Getty Images | Chris Delmas

The European Union has opened a formal investigation into whether Elon Musk’s X platform (formerly Twitter) violated the Digital Services Act (DSA), which could result in fines of up to 6 percent of global revenue. A European Commission announcement today said the agency “opened formal proceedings to assess whether X may have breached the Digital Services Act (DSA) in areas linked to risk management, content moderation, dark patterns, advertising transparency and data access for researchers.”

This is the commission’s first formal investigation under the Digital Services Act, which applies to large online platforms and has requirements on content moderation and transparency. The step has been in the works since at least October, when a formal request for information was sent amid reports of widespread Israel/Hamas disinformation.

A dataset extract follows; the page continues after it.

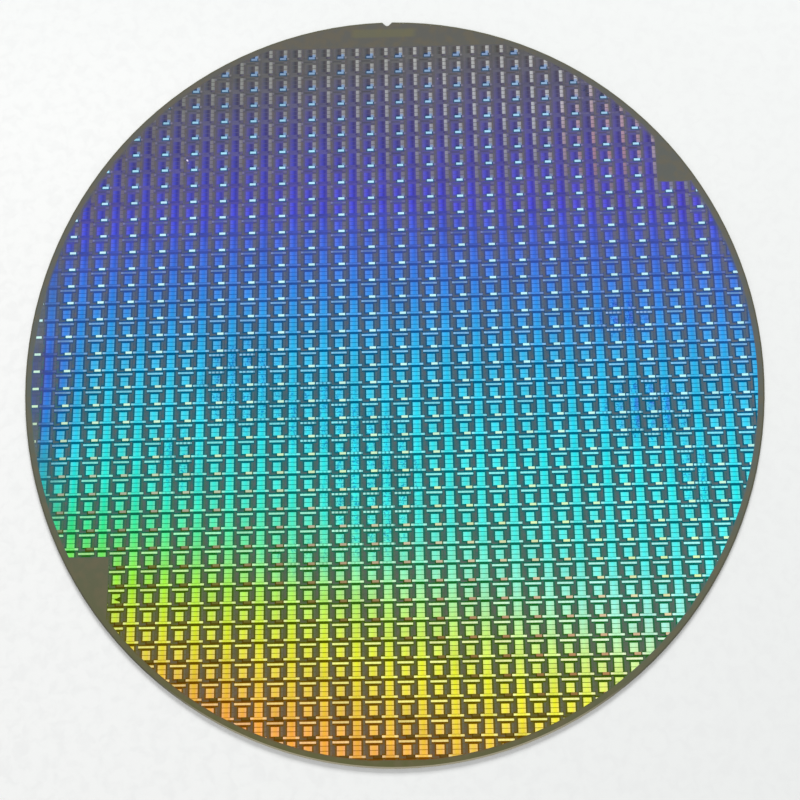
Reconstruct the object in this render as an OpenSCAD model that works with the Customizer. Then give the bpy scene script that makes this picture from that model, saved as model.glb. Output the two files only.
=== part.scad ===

The European Commission today said it “decided to open formal infringement proceedings against X under the Digital Services Act” after reviewing X’s replies to the request for information on topics including “the dissemination of illegal content in the context of Hamas’ terrorist attacks against Israel.” The commission said the investigation will focus on dissemination of illegal content, the effectiveness of measures taken to combat information manipulation on X, transparency, and “a suspected deceptive design of the user interface.”

The illegal content probe will focus on “risk assessment and mitigation measures” and “the functioning of the notice and action mechanism for illegal content” that is mandated by the DSA. The commission said this will be evaluated “in light of X’s content moderation resources,” a reference to the deep staff cuts made by Musk since purchasing Twitter in October 2022.

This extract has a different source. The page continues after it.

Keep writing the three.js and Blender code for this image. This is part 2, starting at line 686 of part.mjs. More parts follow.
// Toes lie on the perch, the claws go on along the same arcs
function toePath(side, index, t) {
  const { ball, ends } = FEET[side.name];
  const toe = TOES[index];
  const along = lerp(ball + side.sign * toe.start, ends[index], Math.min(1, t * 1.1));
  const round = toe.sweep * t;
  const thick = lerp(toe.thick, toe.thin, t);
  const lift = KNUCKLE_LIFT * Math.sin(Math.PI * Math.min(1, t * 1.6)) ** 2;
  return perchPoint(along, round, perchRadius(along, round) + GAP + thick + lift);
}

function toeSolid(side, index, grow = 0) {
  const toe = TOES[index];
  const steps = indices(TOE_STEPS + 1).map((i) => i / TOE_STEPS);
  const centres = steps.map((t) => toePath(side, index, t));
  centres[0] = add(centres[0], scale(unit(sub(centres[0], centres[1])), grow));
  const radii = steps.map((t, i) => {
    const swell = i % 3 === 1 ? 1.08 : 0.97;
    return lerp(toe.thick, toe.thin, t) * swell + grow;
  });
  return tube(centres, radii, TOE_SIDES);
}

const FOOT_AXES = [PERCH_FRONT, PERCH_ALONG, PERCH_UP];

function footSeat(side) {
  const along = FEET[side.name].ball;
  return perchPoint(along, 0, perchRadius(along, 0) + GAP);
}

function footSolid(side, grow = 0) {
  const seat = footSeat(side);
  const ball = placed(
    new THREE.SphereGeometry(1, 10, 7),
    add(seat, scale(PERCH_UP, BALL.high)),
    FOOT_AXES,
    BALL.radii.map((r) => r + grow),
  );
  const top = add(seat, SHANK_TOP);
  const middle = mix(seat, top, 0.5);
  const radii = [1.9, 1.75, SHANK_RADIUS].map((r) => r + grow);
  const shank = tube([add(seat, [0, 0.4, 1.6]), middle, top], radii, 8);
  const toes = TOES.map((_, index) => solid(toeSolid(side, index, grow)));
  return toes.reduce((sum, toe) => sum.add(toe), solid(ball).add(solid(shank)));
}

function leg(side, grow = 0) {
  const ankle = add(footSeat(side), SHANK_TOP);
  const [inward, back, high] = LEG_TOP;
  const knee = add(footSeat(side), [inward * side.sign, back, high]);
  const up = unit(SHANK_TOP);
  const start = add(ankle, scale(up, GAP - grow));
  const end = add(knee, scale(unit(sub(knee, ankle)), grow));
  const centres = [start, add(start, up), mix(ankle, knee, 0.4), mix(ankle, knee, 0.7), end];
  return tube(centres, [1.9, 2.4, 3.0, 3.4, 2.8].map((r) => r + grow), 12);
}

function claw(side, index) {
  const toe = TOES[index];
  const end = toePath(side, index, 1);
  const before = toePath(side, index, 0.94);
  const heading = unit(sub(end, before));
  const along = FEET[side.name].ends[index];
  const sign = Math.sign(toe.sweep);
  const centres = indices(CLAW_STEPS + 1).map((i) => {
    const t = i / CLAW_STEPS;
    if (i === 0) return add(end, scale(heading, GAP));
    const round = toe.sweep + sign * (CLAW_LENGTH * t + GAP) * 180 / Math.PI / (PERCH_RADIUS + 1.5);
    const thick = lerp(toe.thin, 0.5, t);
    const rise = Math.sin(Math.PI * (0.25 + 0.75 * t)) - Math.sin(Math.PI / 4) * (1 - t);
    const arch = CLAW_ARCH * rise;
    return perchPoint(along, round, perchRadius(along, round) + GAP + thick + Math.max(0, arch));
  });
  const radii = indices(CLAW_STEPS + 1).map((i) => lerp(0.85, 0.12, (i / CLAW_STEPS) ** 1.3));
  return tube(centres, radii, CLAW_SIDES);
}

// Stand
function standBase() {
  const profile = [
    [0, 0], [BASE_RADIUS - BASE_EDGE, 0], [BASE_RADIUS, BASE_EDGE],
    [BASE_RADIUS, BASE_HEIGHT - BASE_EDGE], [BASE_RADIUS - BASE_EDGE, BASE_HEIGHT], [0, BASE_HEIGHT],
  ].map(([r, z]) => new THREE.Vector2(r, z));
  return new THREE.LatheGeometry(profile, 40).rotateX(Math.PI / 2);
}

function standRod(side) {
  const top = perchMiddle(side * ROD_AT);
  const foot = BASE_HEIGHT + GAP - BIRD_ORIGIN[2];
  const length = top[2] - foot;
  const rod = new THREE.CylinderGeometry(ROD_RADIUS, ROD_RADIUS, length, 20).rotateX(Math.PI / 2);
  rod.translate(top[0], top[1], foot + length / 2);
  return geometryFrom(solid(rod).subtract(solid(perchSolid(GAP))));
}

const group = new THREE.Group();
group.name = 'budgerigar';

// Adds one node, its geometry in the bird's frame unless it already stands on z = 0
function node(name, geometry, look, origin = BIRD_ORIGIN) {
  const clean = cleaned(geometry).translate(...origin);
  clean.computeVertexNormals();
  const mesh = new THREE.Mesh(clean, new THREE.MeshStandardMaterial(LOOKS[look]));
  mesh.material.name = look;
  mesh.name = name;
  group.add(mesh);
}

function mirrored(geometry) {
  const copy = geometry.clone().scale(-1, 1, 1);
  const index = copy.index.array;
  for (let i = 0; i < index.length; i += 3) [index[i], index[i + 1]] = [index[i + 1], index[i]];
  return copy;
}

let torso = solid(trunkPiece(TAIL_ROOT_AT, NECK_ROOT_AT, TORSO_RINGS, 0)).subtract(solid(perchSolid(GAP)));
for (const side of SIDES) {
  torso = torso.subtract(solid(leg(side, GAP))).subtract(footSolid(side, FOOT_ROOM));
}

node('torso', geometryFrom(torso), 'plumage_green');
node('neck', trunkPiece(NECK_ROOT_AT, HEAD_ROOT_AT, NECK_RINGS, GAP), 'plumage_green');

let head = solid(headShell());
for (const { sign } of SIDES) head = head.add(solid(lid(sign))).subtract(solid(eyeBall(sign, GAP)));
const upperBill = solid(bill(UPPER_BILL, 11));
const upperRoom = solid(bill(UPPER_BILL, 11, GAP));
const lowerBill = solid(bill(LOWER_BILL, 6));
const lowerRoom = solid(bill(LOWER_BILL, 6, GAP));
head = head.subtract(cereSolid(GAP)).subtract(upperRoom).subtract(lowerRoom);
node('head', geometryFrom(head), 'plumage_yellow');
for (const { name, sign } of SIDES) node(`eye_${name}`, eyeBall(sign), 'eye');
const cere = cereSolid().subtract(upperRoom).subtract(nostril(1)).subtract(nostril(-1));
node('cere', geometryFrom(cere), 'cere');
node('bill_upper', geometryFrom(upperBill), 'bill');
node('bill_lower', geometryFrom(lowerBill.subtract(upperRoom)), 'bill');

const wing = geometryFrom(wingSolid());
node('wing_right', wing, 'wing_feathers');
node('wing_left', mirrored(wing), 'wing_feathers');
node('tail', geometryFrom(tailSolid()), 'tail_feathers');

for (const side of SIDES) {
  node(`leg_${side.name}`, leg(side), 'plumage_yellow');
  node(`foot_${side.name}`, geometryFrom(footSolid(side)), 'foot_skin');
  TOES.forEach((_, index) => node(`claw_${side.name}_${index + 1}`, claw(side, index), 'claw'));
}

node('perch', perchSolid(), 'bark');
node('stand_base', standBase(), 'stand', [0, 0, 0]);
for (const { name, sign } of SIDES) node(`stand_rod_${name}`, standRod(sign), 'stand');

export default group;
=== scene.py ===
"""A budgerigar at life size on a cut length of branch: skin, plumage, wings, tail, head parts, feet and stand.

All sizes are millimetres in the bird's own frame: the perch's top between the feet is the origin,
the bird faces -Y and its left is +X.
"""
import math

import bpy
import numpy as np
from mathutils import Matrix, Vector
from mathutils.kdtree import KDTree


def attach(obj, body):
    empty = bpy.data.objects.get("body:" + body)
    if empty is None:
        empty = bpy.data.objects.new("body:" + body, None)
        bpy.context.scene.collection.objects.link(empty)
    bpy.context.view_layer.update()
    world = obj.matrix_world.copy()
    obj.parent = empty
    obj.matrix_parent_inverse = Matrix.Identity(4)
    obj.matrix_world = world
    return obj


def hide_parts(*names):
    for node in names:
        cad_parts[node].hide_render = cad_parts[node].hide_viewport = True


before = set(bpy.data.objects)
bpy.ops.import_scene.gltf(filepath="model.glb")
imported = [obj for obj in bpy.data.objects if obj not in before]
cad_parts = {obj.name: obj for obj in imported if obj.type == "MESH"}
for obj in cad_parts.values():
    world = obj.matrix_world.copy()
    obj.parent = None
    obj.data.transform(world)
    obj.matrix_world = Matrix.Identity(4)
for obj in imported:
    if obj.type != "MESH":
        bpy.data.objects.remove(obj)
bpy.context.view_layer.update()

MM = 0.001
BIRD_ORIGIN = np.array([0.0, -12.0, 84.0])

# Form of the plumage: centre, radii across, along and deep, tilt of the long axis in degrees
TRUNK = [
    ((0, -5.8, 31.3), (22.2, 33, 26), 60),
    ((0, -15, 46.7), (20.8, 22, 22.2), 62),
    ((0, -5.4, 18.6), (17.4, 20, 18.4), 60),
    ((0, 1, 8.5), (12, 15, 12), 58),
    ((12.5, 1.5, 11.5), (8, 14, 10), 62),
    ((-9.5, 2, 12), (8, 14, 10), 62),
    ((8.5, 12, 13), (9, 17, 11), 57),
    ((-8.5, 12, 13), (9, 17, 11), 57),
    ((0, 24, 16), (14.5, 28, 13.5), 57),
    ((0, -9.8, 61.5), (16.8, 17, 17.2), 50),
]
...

Community Notes and paid checkmarks under review

The information manipulation portion of the investigation will evaluate “the effectiveness of X’s so-called ‘Community Notes’ system in the EU and the effectiveness of related policies mitigating risks to civic discourse and electoral processes,” the announcement said. The transparency probe “concerns suspected shortcomings in giving researchers access to X’s publicly accessible data as mandated by Article 40 of the DSA, as well as shortcomings in X’s ads repository,” the commission said.

Musk’s decision to make “verification” checkmarks a paid feature will figure into the commission’s probe of whether the X user interface has a deceptive design. The commission said it will evaluate “checkmarks linked to certain subscription products, the so-called Blue checks.”

The investigation will include more requests for information, interviews, and “inspections,” the commission said. There is no legal deadline for completing the investigation.

“The opening of formal proceedings empowers the Commission to take further enforcement steps, such as interim measures, and non-compliance decisions. The Commission is also empowered to accept any commitment made by X to remedy on the matters subject to the proceeding,” the announcement said.

In a statement today, X said it is committed to complying with the Digital Services Act and is cooperating with regulators. “It is important that this process remains free of political influence and follows the law,” the company said. “X is focused on creating a safe and inclusive environment for all users on our platform, while protecting freedom of expression, and we will continue to work tirelessly towards this goal.”